start Material supplied
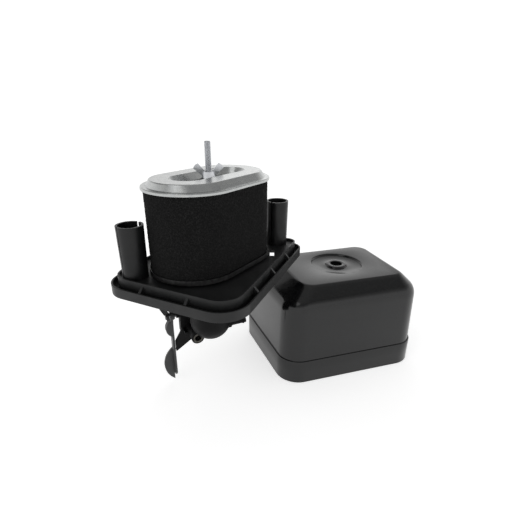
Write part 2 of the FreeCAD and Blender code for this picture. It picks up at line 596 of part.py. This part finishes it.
def cover_shell():
    """Deep cover with a proud band, a broad chamfer and a round dish about its hole."""
    band = outline_slab(BAND_OUT, 0, BAND_TOP)
    band = largest_edges(band, BAND_TOP, 1.2)
    crown = loft(tray_outline(BAND_IN - DRAFT, SHOULDER), top_outline(0, COVER_TOP))
    crown = largest_edges(crown, COVER_TOP, 1.5)
    wall = loft(tray_outline(BAND_IN, BAND_TOP - 2), tray_outline(BAND_IN - DRAFT, SHOULDER))
    shell = band.fuse([wall, crown])
    mouth = outline_slab(BAND_IN, -1, LEDGE)
    room = loft(tray_outline(LEDGE_IN, LEDGE - 0.5),
                tray_outline(LEDGE_IN - DRAFT, SHOULDER - 1))
    attic = loft(tray_outline(LEDGE_IN - DRAFT, SHOULDER - 1),
                 top_outline(1.2, COVER_TOP - COVER_WALL))
    shell = shell.cut(mouth).cut(room).cut(attic)
    floor = COVER_TOP - DISH_DEPTH
    shell = shell.fuse(rod(DISH_R + COVER_WALL, 0, 0, floor - COVER_WALL, COVER_TOP - 0.5))
    shell = shell.cut(Part.makeCone(DISH_R - 1, DISH_R, DISH_DEPTH + 0.01, Vector(0, 0, floor)))
    ring = Part.makeCone(RING_R_FOOT, RING_R_HEAD, DISH_DEPTH - 0.5, Vector(0, 0, floor))
    shell = shell.fuse(ring).cut(rod(COVER_HOLE_R, 0, 0, 90, 120)).removeSplitter()
    shell = turn(shell, COVER_TURN)
    shell.translate(Vector(COVER_PLACE[0], COVER_PLACE[1], COVER_PLACE[2]))
    return shell


# ---- all pieces ---------------------------------------------------------------------------
def main():
    os.makedirs("parts", exist_ok=True)
    finish("base_tray", base_tray())
    finish("inlet_tube_left", inlet_tube(LEFT_TUBE, [(91.0, 2.9, 34.0, 6.0),
                                                     (-107.0, 1.0, 4.0, 0.1)]))
    finish("inlet_tube_right", inlet_tube(RIGHT_TUBE, [(-100.0, 2.0, 3.0, 6.0)]))
    finish("intake_elbow", intake_elbow())
    finish("elbow_gasket", elbow_gasket())
    finish("elbow_screws", elbow_screws())
    finish("mounting_sleeves", mounting_sleeves())
    finish("carburettor_gasket", carburettor_gasket())
    finish("filter_stud", filter_stud())
    finish("stud_insert", stud_insert())
    finish("choke_pivot_pin", choke_pivot_pin())
    finish("pivot_washer", pivot_washer())
    finish("pivot_clip", pivot_clip())
    finish("choke_lever", choke_lever())
    finish("filter_top_plate", filter_top_plate())
    finish("filter_bottom_plate", filter_bottom_plate())
    foam_bottom, foam_top = CUP_BOTTOM + SHEET, LID_EDGE_TOP - SHEET
    finish("foam_sleeve", sleeve(FOAM, FOAM_WALL, foam_bottom, foam_top))
    finish("paper_element", paper_element())
    core = grow(FOAM, -FOAM_WALL - PAPER_DEPTH)
    finish("inner_core", sleeve(core, CORE_WALL, foam_bottom, LID_BOTTOM + 0.5))
    finish("filter_seal", sleeve(SEAL, SEAL_WALL, SEAL_BOTTOM, CUP_BOTTOM))
    finish("stud_grommet", stud_grommet())
    finish("nut_washer", nut_washer())
    finish("wing_nut", wing_nut())
    finish("cover_shell", cover_shell())


main()
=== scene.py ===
import bpy
import bmesh
import math
from mathutils import Matrix, Vector, noise


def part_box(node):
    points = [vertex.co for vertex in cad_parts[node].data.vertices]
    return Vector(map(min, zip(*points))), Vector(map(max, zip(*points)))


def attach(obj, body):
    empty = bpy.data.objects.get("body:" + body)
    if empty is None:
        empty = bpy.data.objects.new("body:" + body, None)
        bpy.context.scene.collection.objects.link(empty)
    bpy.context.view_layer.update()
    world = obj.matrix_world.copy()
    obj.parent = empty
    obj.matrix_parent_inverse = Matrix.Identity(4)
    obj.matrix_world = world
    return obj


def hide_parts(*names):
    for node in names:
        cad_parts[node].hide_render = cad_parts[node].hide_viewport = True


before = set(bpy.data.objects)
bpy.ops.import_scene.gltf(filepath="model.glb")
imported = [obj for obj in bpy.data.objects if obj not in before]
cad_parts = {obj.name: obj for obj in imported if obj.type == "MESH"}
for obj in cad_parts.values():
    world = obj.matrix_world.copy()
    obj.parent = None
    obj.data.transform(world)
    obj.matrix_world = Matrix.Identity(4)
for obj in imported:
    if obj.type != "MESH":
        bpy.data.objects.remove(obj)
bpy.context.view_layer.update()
MM = 0.001

# Places in the CAD frame, in millimetres
STUD_X, STUD_Y, SEAT_Z = 0.0, -22.0, 62.5
ELEMENT_TURN = math.radians(31.1)
CAMERA = (-99.77, -342.91, 200.6)
FORWARD = (0.39689, 0.83210, -0.3875)
ROLL = math.radians(0.52)
LENS = 25.75

# Soft and turned pieces, heights above the filter's seat
FOAM_SIZE, SEAL_SIZE = (124.0, 79.0), (106.0, 64.0)
FOAM_LOW, FOAM_HIGH, FOAM_WALL = 3.05, 76.6, 5.9
FOAM_INSET, FOAM_ROUND = 0.15, 1.4
FOAM_ROWS, FOAM_AROUND = 110, 560

# Cover: offsets from the tray's outline and heights above its foot
BAND_OUT, STEP_OUT, SHOULDER_OUT = 8.0, 6.4, 5.0
BAND_TOP, SHOULDER, CROWN = 27.4, 93.0, 109.1
HOLE_R = 6.9

# Lights, in metres: place, target, width, power
KEY = ((-0.9, -0.5, 1.2), (0.05, 0.0, 0.0), 0.9, 2.0)
BACK = ((0.8, 1.2, 0.9), (0.1, 0.0, 0.0), 1.2, 1.5)
FLOOR_SIZE = 12.0

# Surroundings: (height on the unit sphere, brightness)
SKY = [(0.26, 1.1), (0.42, 0.62), (0.62, 0.3), (1.0, 0.5)]
FLOOR_GLOW = 0.6

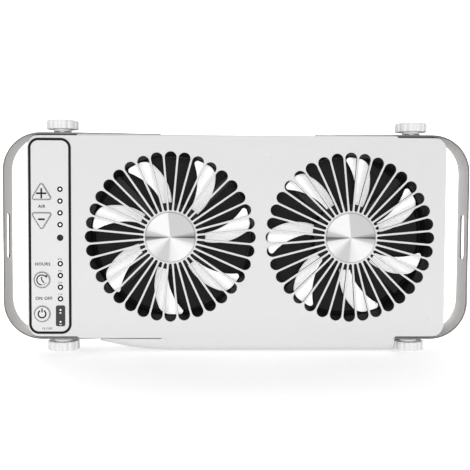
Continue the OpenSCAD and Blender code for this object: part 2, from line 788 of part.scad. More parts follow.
module fan_gaskets() color(dark) stand() at_fans() prism(fan_front_z, plate_back_z) difference() {
    rounded_rect(fan_size, fan_size, 5);
    circle(mouth_r, $fn = 96);
    for (sx = [-1, 1], sy = [-1, 1])
        translate([sx * fan_hole_pitch / 2, sy * fan_hole_pitch / 2]) circle(boss_r + boss_gap, $fn = 40);
}

// Fans

module fan_frame(x) color(dark) stand() translate([x, 0, 0]) {
    difference() {
        union() {
            prism(fan_front_z - flange_t, fan_front_z) rounded_rect(fan_size, fan_size, 5);
            prism(fan_back_z, fan_back_z + flange_t) rounded_rect(fan_size, fan_size, 5);
            prism(fan_back_z, fan_front_z) circle(duct_r + duct_t, $fn = 96);
        }
        prism(fan_back_z - cut, fan_front_z + cut) circle(duct_r, $fn = 96);
        rotate_extrude($fn = 96) polygon([
            [duct_r - 1, fan_front_z - mouth_d], [duct_r, fan_front_z - mouth_d],
            [mouth_r, fan_front_z], [mouth_r, fan_front_z + cut], [duct_r - 1, fan_front_z + cut]]);
        for (sx = [-1, 1], sy = [-1, 1])
            translate([sx * fan_hole_pitch / 2, sy * fan_hole_pitch / 2, 0])
                prism(fan_back_z - cut, fan_front_z + cut) circle(fan_hole_r, $fn = 32);
    }
    difference() {
        union() {
            prism(fan_back_z, base_front_z) circle(base_r);
            prism(fan_back_z, base_front_z + tube_h) circle(bearing_r + tube_t, $fn = 40);
            for (a = [45:90:315]) rotate(a)
                translate([base_r - 1, -strut_w / 2, fan_back_z])
                    cube([duct_r - base_r + 1.5, strut_w, strut_t]);
        }
        prism(fan_back_z - cut, base_front_z + tube_h + cut) circle(bearing_r, $fn = 40);
    }
}
module left_fan_frame() fan_frame(left_fan_x);
module right_fan_frame() fan_frame(right_fan_x);

// Half width and middle angle of a blade at a share u of its length, and a point on its edge there
function blade_half(u) = blade_arc / 2 * (0.88 + 0.12 * sin(min(90, 150 * u)))
    * (u > 1 - blade_round ? sqrt(1 - 0.7 * pow((u - 1 + blade_round) / blade_round, 2)) : 1);
function blade_angle(u) = blade_sweep * (pow(u, 1.5) - 0.3);
function blade_edge(u, side) =
    let (r = hub_r + (blade_r - hub_r) * u, a = blade_angle(u) + side * blade_half(u))
    [r * cos(a), r * sin(a)];

module blade_outline() {
    shares = [0, 0.2, 0.4, 0.55, 0.7, 0.8, 1 - blade_round, 1 - blade_round / 3, 1];
    n = len(shares) - 1;
    polygon(concat(
        [for (i = [0:n]) blade_edge(shares[i], -1)],
        [for (i = [n:-1:0]) blade_edge(shares[i], 1)]));
}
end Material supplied
**Written task:** Return exactly, and only, the lines from the one containing "core = grow(FOAM, -FOAM_WALL" down to the one containing "if empty is", with both of those lines included.

**Answer to the exercise:**
    core = grow(FOAM, -FOAM_WALL - PAPER_DEPTH)
    finish("inner_core", sleeve(core, CORE_WALL, foam_bottom, LID_BOTTOM + 0.5))
    finish("filter_seal", sleeve(SEAL, SEAL_WALL, SEAL_BOTTOM, CUP_BOTTOM))
    finish("stud_grommet", stud_grommet())
    finish("nut_washer", nut_washer())
    finish("wing_nut", wing_nut())
    finish("cover_shell", cover_shell())


main()
=== scene.py ===
import bpy
import bmesh
import math
from mathutils import Matrix, Vector, noise


def part_box(node):
    points = [vertex.co for vertex in cad_parts[node].data.vertices]
    return Vector(map(min, zip(*points))), Vector(map(max, zip(*points)))


def attach(obj, body):
    empty = bpy.data.objects.get("body:" + body)
    if empty is None:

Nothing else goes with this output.